I want to see fewer race meetings per day and for the sport to concentrate on more quality racing. That can be achieved if the powers that be plan further ahead, if prize money is raised.
For trainers, it has to be financially worth their while to send their horses many miles. Why would any trainer box up their horses and send them up or down a motorway when the prize money on offer barely covers the cost of sending the horse to the racecourse?
As on course bookie Geoff Banks confirmed to me during the below on camera interview, people like me and Tanya Stevenson are “pissing in the wind” in our plea for more quality and less quantity.
We don’t pull the strings of the industry. The big bookmaker companies do. I stand up for the punter. Especially those who are tempted to bet on races one up in class from a donkey derby on the beach at Cleethorpes. I tell them not to do so. To be more selective with the selections that they choose to bet on. Allow yourself to be lured into betting in a three horse race, or in every race of a card awash with sellers, claimers and Class 6 dross, and you will lose money.

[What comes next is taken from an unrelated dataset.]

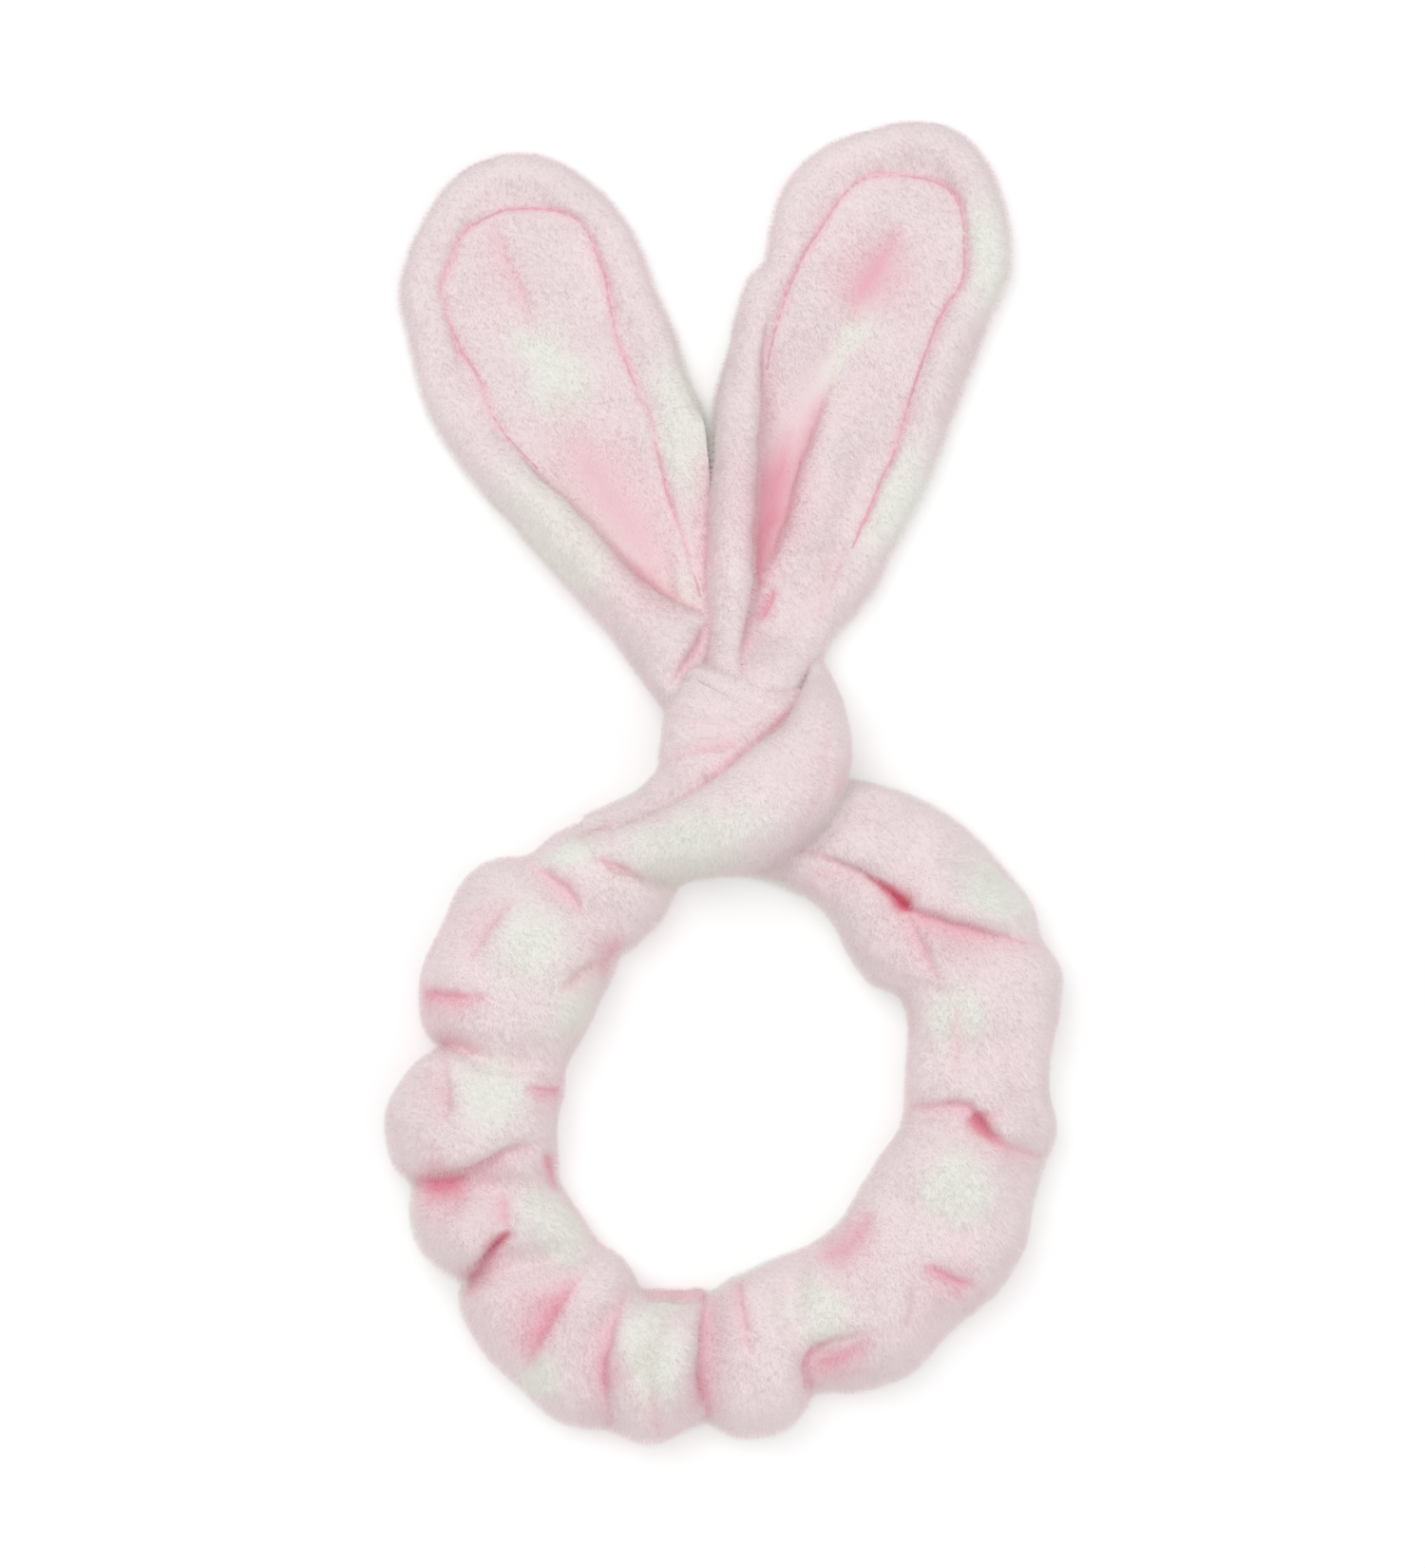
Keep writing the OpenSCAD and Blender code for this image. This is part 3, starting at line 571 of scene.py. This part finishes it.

Racing can be its own worst enemy. More racing is not good for the sport. Tiny field races are an embarrassment to the sport. Empty racecourses shameful.The statement released on the BHA website follows. Paul Bittar, Chief Executive of BHA, said:
“BHA’s objective of producing compelling and attractive racing that is consistently amongst the best in the world is being threatened on account of a horse population relative to the size of the Fixture List that struggles to provide consistently competitive fields. While based on the IFHA World Thoroughbred Rankings a majority of the world’s best 15 Flat races are held in Britain, the situation with field sizes more generally is one that BHA firmly believes needs to be addressed to ensure a secure platform for developing the sport in the medium and long term.
“Quite simply, British Racing has to address the issue of small fields. Unless this trend is reversed, we are in danger of continuing to underperform against a number of key targets and losing our competiveness as a betting product, both in Britain and in international markets. An improvement of performance in field sizes to create value as a betting product will position the sport to optimise future returns from the principal revenue streams that drive prize money. Importantly, it should be recognised that improved performance in this area will help to sustain and enhance the performance of the Betting industry; a key partner and contributor to the sport.
“The 2015 Fixture List is arguably the most complex that BHA has been tasked with compiling. This consultation sets out our research findings to date and resulting proposals, and asks a number of questions aimed at refining and finalising the size and structure of the 2015 Fixture List. It also covers proposals for the allocation of up to 200 BHA-controlled fixtures, including whether All Weather racing should expand as a result of the developments at Chelmsford City Racecourse and Newcastle Racecourse.
“The data collated clearly shows that the issue of declining field sizes and increased frequency of small fields affects all codes of racing, albeit at specific times in the year. Our research has identified these pinch-points during the year which require attention. We are advocating a targeted approach to address specific issues, in order to build a platform from which the sport can prosper and which would underpin the wider ranging strategies for growth that are currently under development.
“The BHA Board is yet to make any final decisions, and in doing so we will take into consideration the responses to this consultation document. We look forward to receiving responses, ideally supported by data, from a range of stakeholders from right across the industry.”
The consultation document has been circulated to the industry’s stakeholders on Tuesday 10 June and will be available to view and download from the BHA website from Wednesday evening. The deadline for the return of responses to BHA is Tuesday 1 July. The findings will then be presented to the BHA Board and a summary of responses published.